Required work - Repeat the records below exactly, leaving out any pictures.

-=-=-

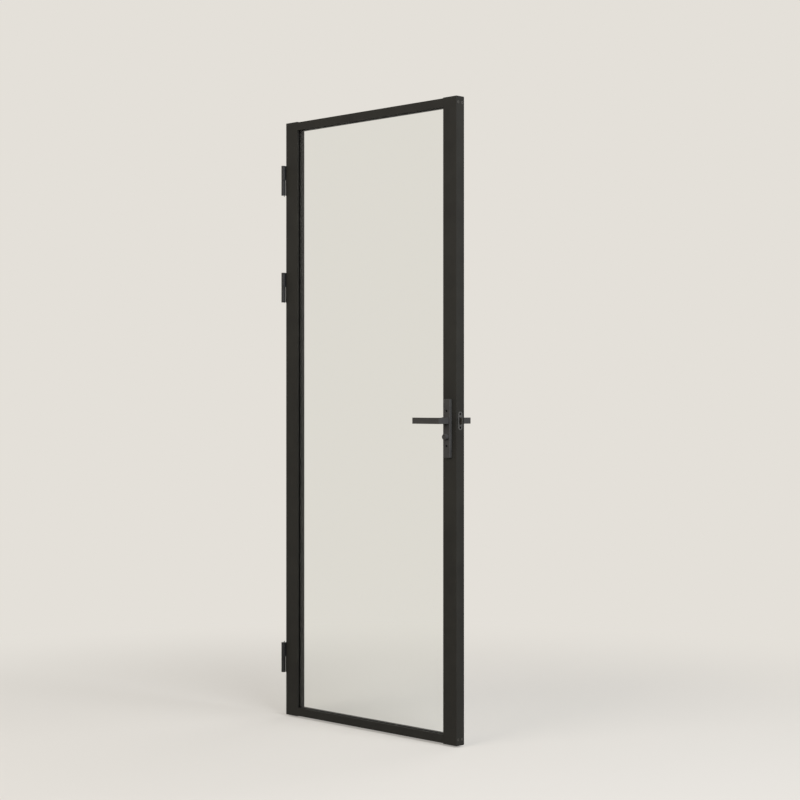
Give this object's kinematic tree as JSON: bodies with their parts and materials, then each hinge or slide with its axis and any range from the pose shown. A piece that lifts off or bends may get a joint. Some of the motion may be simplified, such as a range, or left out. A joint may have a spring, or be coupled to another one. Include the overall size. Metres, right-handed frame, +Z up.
{
  "type": "framed glass door leaf",
  "caption": "Glass door leaf in a slim black aluminium frame, open at an angle on lift-off hinges, with lever handles on long plates, a privacy turn and a bevelled latch.",
  "frame": {"origin": "centre of the lower wall hinge plate's four screw holes, on the face of the plate that lies against the side of the opening", "axes": "+X along the wall from the hinges into the opening, +Y into the wall away from the side the leaf opens to, +Z up; the leaf is modelled standing 45 degrees open"},
  "size_m": [0.6496, 0.6441, 2.09],
  "materials": {
    "frame_coat": "satin powder coat, warm near-black",
    "hardware_coat": "satin black coat",
    "glass": "clear toughened glass, polished",
    "seal_rubber": "matt black EPDM rubber",
    "cap_plastic": "moulded black nylon",
    "faceplate_coat": "satin dark grey, a shade lighter than the frame",
    "black_screw": "black zinc plated",
    "dark_screw": "black oxide",
    "plain_steel": "bright zinc plated",
    "latch_steel": "black nickel plated"
  },
  "bodies": {
    "wall_side": {"lower_wall_hinge": "hardware_coat", "lower_hinge_pin": "plain_steel", "lower_hinge_washer": "cap_plastic", "middle_wall_hinge": "hardware_coat", "middle_hinge_pin": "plain_steel", "middle_hinge_washer": "cap_plastic", "upper_wall_hinge": "hardware_coat", "upper_hinge_pin": "plain_steel", "upper_hinge_washer": "cap_plastic"},
    "leaf": {"hinge_stile": "frame_coat", "lock_stile": "frame_coat", "top_rail": "frame_coat", "bottom_rail": "frame_coat", "hinge_stile_bottom_cap": "cap_plastic", "hinge_stile_top_cap": "cap_plastic", "lock_stile_bottom_cap": "cap_plastic", "lock_stile_top_cap": "cap_plastic", "corner_screws": "black_screw", "glass_pane": "glass", "hinge_side_gasket": "seal_rubber", "lock_side_gasket": "seal_rubber", "bottom_gasket": "seal_rubber", "top_gasket": "seal_rubber", "lock_edge_seal": "seal_rubber", "front_handle_plate": "hardware_coat", "back_handle_plate": "hardware_coat", "handle_plate_bolts": "dark_screw", "latch_faceplate": "faceplate_coat", "faceplate_screws": "dark_screw", "latch_bracket": "plain_steel", "latch_case": "plain_steel", "lower_door_hinge": "hardware_coat", "lower_hinge_screws": "black_screw", "lower_hinge_backing": "plain_steel", "middle_door_hinge": "hardware_coat", "middle_hinge_screws": "black_screw", "middle_hinge_backing": "plain_steel", "upper_door_hinge": "hardware_coat", "upper_hinge_screws": "black_screw", "upper_hinge_backing": "plain_steel"},
    "lever": {"front_lever": "hardware_coat", "back_lever": "hardware_coat", "lever_spindle": "plain_steel", "lever_grub_screws": "dark_screw", "latch_follower": "plain_steel"},
    "latch": {"latch_bolt": "latch_steel"},
    "turn": {"turn_knob": "hardware_coat", "turn_spindle": "plain_steel", "coin_release": "hardware_coat"}
  },
  "joints": [
    {"name": "leaf_swing", "type": "hinge", "parent": "wall_side", "child": "leaf", "pos_m": [0, -0.023, 0], "axis": [0, 0, -1], "range_deg": [-45, 125]},
    {"name": "lever_turn", "type": "hinge", "parent": "leaf", "child": "lever", "pos_m": [0.58159, -0.56853, 0.8425], "axis": [-0.7071, -0.7071, 0], "range_deg": [0, 45], "stiffness_Nm_per_rad": 1.2, "springref_deg": -34.38},
    {"name": "latch_slide", "type": "slide", "parent": "leaf", "child": "latch", "axis": [-0.7071, 0.7071, 0], "range_m": [0, 0.0105]},
    {"name": "privacy_turn", "type": "hinge", "parent": "leaf", "child": "turn", "pos_m": [0.58159, -0.56853, 0.7905], "axis": [0.7071, 0.7071, 0], "range_deg": [0, 90]}
  ],
  "couplings": [
    {"joint": "latch_slide", "follows": "lever_turn", "m_per_rad": 0.013369}
  ]
}
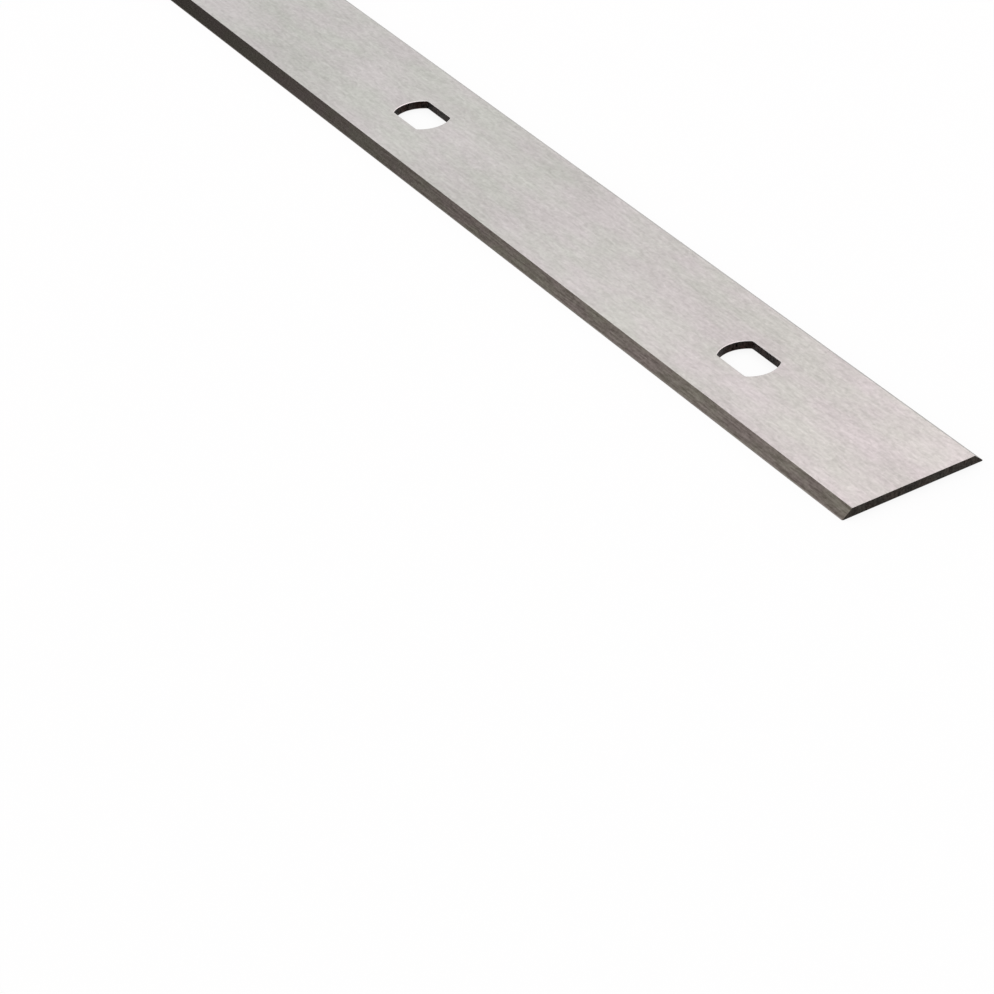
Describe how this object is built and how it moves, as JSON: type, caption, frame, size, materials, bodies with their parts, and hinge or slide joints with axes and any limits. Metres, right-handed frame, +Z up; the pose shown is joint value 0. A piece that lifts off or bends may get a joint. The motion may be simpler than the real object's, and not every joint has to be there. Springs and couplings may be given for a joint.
{
  "type": "planer knife",
  "caption": "Thin reversible planer knife: a flat steel strip bevelled along both long sides, with a row of flat-sided locating holes down its middle.",
  "frame": {"origin": "middle of the wide back face that the knife lies on", "axes": "+X along the length, +Y across from one cutting edge to the other, +Z up through the thickness, from the back face to the narrower front face"},
  "size_m": [0.333, 0.0198, 0.0012],
  "materials": {
    "tool_steel": "ground, with fine short streaks; darker ground bevels"
  },
  "bodies": {
    "root": {"planer_knife": "tool_steel"}
  },
  "joints": []
}
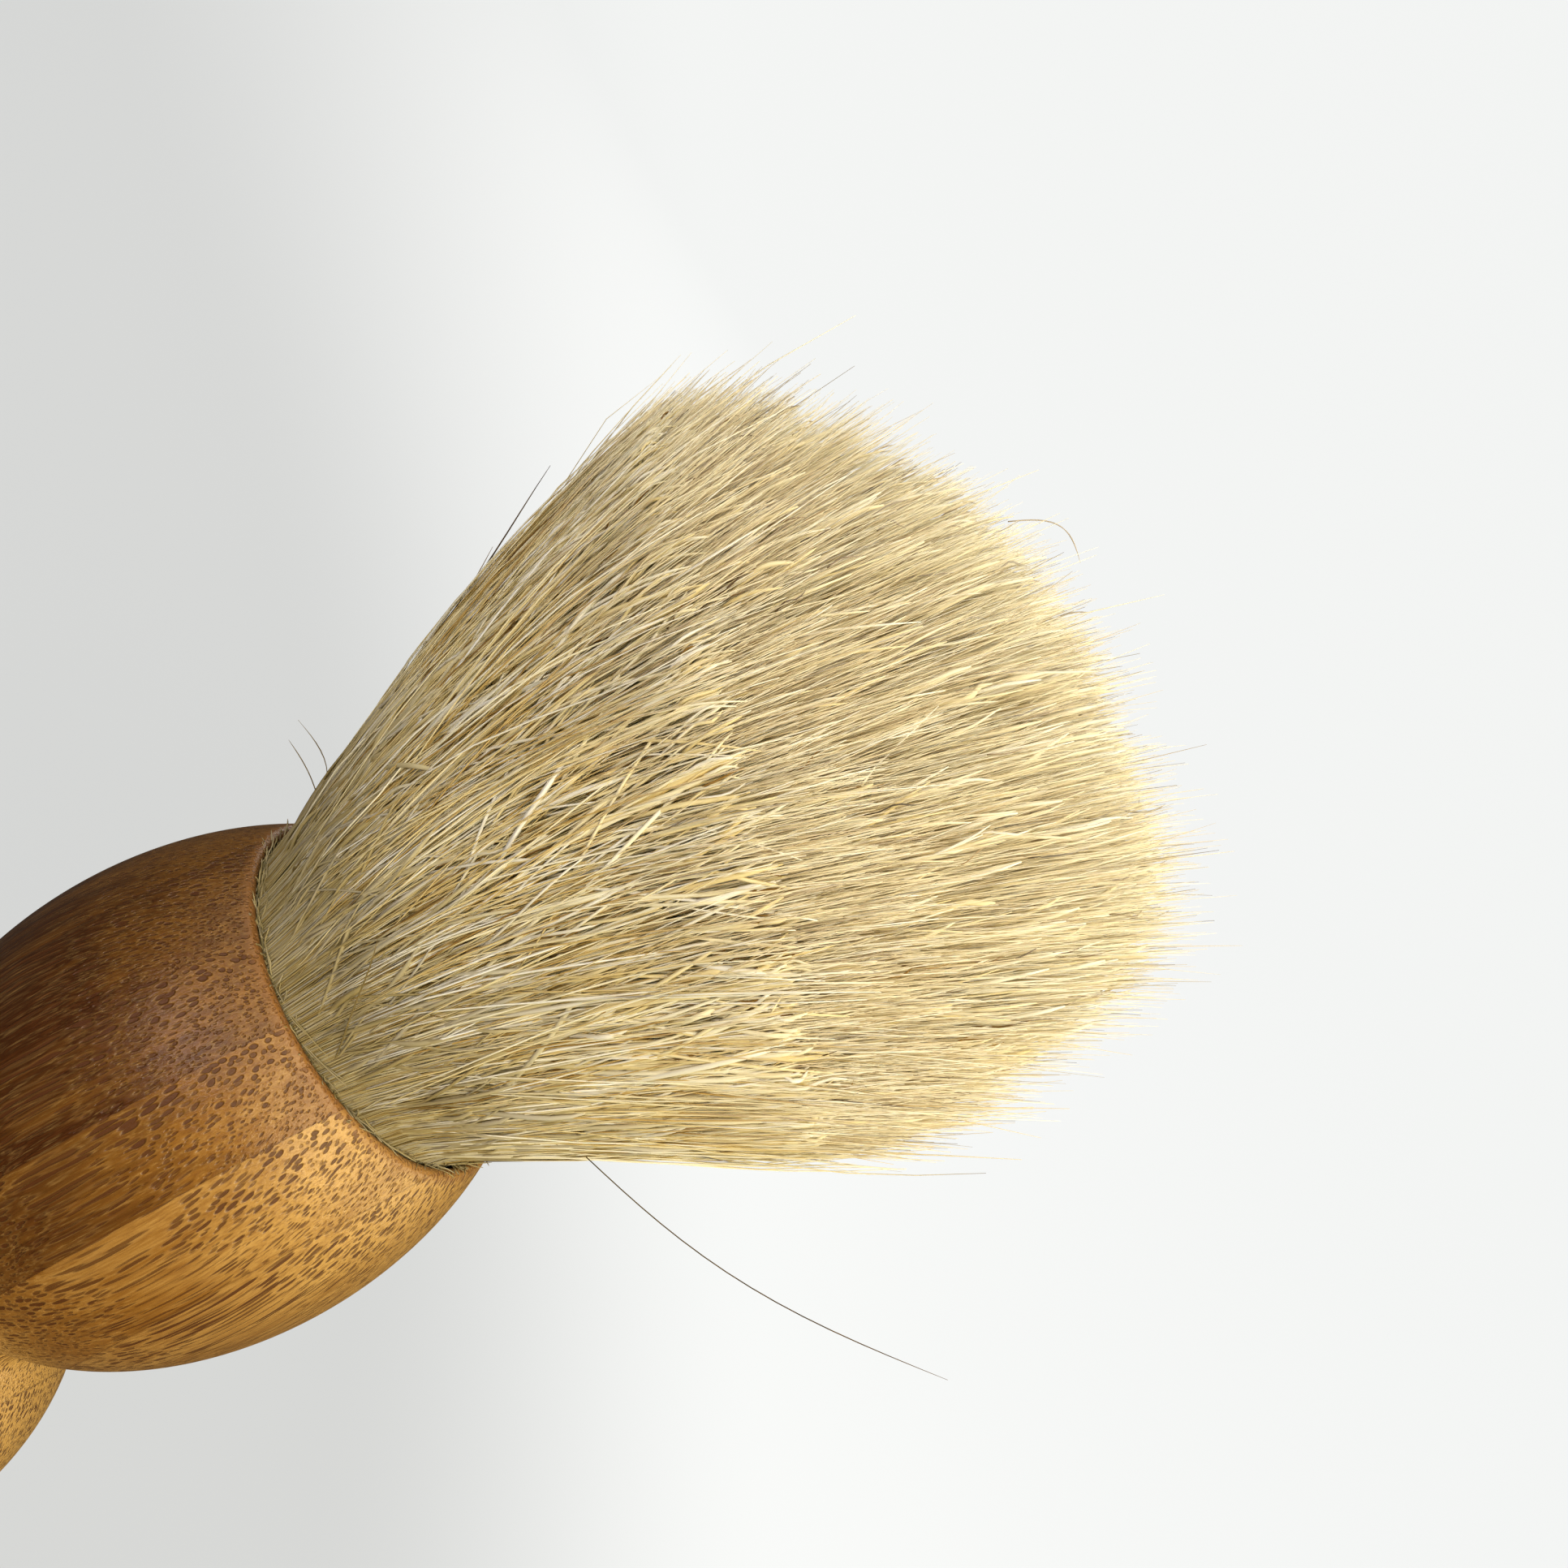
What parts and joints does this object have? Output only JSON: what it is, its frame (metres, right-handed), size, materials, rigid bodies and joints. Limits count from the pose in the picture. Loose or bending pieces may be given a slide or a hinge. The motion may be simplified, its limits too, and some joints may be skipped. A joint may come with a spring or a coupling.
{
  "type": "neck duster brush",
  "caption": "Neck duster brush: a gourd-shaped turned handle of laminated bamboo with a flat foot, holding a flared, domed tuft of natural hair.",
  "frame": {"origin": "centre of the flat foot that the brush stands on", "axes": "+Z along the brush axis, from the foot to the tips of the hair; +X across the glued bamboo strips"},
  "size_m": [0.0578, 0.0578, 0.142],
  "materials": {
    "bamboo": "satin lacquer over carbonised bamboo",
    "adhesive": "cured adhesive",
    "resin": "cast resin",
    "thread": "twisted thread",
    "hair": "natural hair, straight, slightly glossy"
  },
  "bodies": {
    "root": {"bamboo_strip_1_head": "bamboo", "bamboo_strip_1_foot": "bamboo", "bamboo_strip_2": "bamboo", "bamboo_strip_3": "bamboo", "bamboo_strip_4": "bamboo", "bamboo_strip_5": "bamboo", "bamboo_strip_6_head": "bamboo", "bamboo_strip_6_foot": "bamboo", "socket_adhesive": "adhesive", "knot_resin_plug": "resin", "root_binding_thread": "thread", "hair_tuft": "hair"}
  },
  "joints": []
}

-=-=-

Solution for this exercise -
Give this object's kinematic tree as JSON: bodies with their parts and materials, then each hinge or slide with its axis and any range from the pose shown. A piece that lifts off or bends may get a joint. Some of the motion may be simplified, such as a range, or left out. A joint may have a spring, or be coupled to another one. Include the overall size. Metres, right-handed frame, +Z up.
{
  "type": "framed glass door leaf",
  "caption": "Glass door leaf in a slim black aluminium frame, open at an angle on lift-off hinges, with lever handles on long plates, a privacy turn and a bevelled latch.",
  "frame": {"origin": "centre of the lower wall hinge plate's four screw holes, on the face of the plate that lies against the side of the opening", "axes": "+X along the wall from the hinges into the opening, +Y into the wall away from the side the leaf opens to, +Z up; the leaf is modelled standing 45 degrees open"},
  "size_m": [0.6496, 0.6441, 2.09],
  "materials": {
    "frame_coat": "satin powder coat, warm near-black",
    "hardware_coat": "satin black coat",
    "glass": "clear toughened glass, polished",
    "seal_rubber": "matt black EPDM rubber",
    "cap_plastic": "moulded black nylon",
    "faceplate_coat": "satin dark grey, a shade lighter than the frame",
    "black_screw": "black zinc plated",
    "dark_screw": "black oxide",
    "plain_steel": "bright zinc plated",
    "latch_steel": "black nickel plated"
  },
  "bodies": {
    "wall_side": {"lower_wall_hinge": "hardware_coat", "lower_hinge_pin": "plain_steel", "lower_hinge_washer": "cap_plastic", "middle_wall_hinge": "hardware_coat", "middle_hinge_pin": "plain_steel", "middle_hinge_washer": "cap_plastic", "upper_wall_hinge": "hardware_coat", "upper_hinge_pin": "plain_steel", "upper_hinge_washer": "cap_plastic"},
    "leaf": {"hinge_stile": "frame_coat", "lock_stile": "frame_coat", "top_rail": "frame_coat", "bottom_rail": "frame_coat", "hinge_stile_bottom_cap": "cap_plastic", "hinge_stile_top_cap": "cap_plastic", "lock_stile_bottom_cap": "cap_plastic", "lock_stile_top_cap": "cap_plastic", "corner_screws": "black_screw", "glass_pane": "glass", "hinge_side_gasket": "seal_rubber", "lock_side_gasket": "seal_rubber", "bottom_gasket": "seal_rubber", "top_gasket": "seal_rubber", "lock_edge_seal": "seal_rubber", "front_handle_plate": "hardware_coat", "back_handle_plate": "hardware_coat", "handle_plate_bolts": "dark_screw", "latch_faceplate": "faceplate_coat", "faceplate_screws": "dark_screw", "latch_bracket": "plain_steel", "latch_case": "plain_steel", "lower_door_hinge": "hardware_coat", "lower_hinge_screws": "black_screw", "lower_hinge_backing": "plain_steel", "middle_door_hinge": "hardware_coat", "middle_hinge_screws": "black_screw", "middle_hinge_backing": "plain_steel", "upper_door_hinge": "hardware_coat", "upper_hinge_screws": "black_screw", "upper_hinge_backing": "plain_steel"},
    "lever": {"front_lever": "hardware_coat", "back_lever": "hardware_coat", "lever_spindle": "plain_steel", "lever_grub_screws": "dark_screw", "latch_follower": "plain_steel"},
    "latch": {"latch_bolt": "latch_steel"},
    "turn": {"turn_knob": "hardware_coat", "turn_spindle": "plain_steel", "coin_release": "hardware_coat"}
  },
  "joints": [
    {"name": "leaf_swing", "type": "hinge", "parent": "wall_side", "child": "leaf", "pos_m": [0, -0.023, 0], "axis": [0, 0, -1], "range_deg": [-45, 125]},
    {"name": "lever_turn", "type": "hinge", "parent": "leaf", "child": "lever", "pos_m": [0.58159, -0.56853, 0.8425], "axis": [-0.7071, -0.7071, 0], "range_deg": [0, 45], "stiffness_Nm_per_rad": 1.2, "springref_deg": -34.38},
    {"name": "latch_slide", "type": "slide", "parent": "leaf", "child": "latch", "axis": [-0.7071, 0.7071, 0], "range_m": [0, 0.0105]},
    {"name": "privacy_turn", "type": "hinge", "parent": "leaf", "child": "turn", "pos_m": [0.58159, -0.56853, 0.7905], "axis": [0.7071, 0.7071, 0], "range_deg": [0, 90]}
  ],
  "couplings": [
    {"joint": "latch_slide", "follows": "lever_turn", "m_per_rad": 0.013369}
  ]
}
Describe how this object is built and how it moves, as JSON: type, caption, frame, size, materials, bodies with their parts, and hinge or slide joints with axes and any limits. Metres, right-handed frame, +Z up; the pose shown is joint value 0. A piece that lifts off or bends may get a joint. The motion may be simpler than the real object's, and not every joint has to be there. Springs and couplings may be given for a joint.
{
  "type": "planer knife",
  "caption": "Thin reversible planer knife: a flat steel strip bevelled along both long sides, with a row of flat-sided locating holes down its middle.",
  "frame": {"origin": "middle of the wide back face that the knife lies on", "axes": "+X along the length, +Y across from one cutting edge to the other, +Z up through the thickness, from the back face to the narrower front face"},
  "size_m": [0.333, 0.0198, 0.0012],
  "materials": {
    "tool_steel": "ground, with fine short streaks; darker ground bevels"
  },
  "bodies": {
    "root": {"planer_knife": "tool_steel"}
  },
  "joints": []
}
What parts and joints does this object have? Output only JSON: what it is, its frame (metres, right-handed), size, materials, rigid bodies and joints. Limits count from the pose in the picture. Loose or bending pieces may be given a slide or a hinge. The motion may be simplified, its limits too, and some joints may be skipped. A joint may come with a spring or a coupling.
{
  "type": "neck duster brush",
  "caption": "Neck duster brush: a gourd-shaped turned handle of laminated bamboo with a flat foot, holding a flared, domed tuft of natural hair.",
  "frame": {"origin": "centre of the flat foot that the brush stands on", "axes": "+Z along the brush axis, from the foot to the tips of the hair; +X across the glued bamboo strips"},
  "size_m": [0.0578, 0.0578, 0.142],
  "materials": {
    "bamboo": "satin lacquer over carbonised bamboo",
    "adhesive": "cured adhesive",
    "resin": "cast resin",
    "thread": "twisted thread",
    "hair": "natural hair, straight, slightly glossy"
  },
  "bodies": {
    "root": {"bamboo_strip_1_head": "bamboo", "bamboo_strip_1_foot": "bamboo", "bamboo_strip_2": "bamboo", "bamboo_strip_3": "bamboo", "bamboo_strip_4": "bamboo", "bamboo_strip_5": "bamboo", "bamboo_strip_6_head": "bamboo", "bamboo_strip_6_foot": "bamboo", "socket_adhesive": "adhesive", "knot_resin_plug": "resin", "root_binding_thread": "thread", "hair_tuft": "hair"}
  },
  "joints": []
}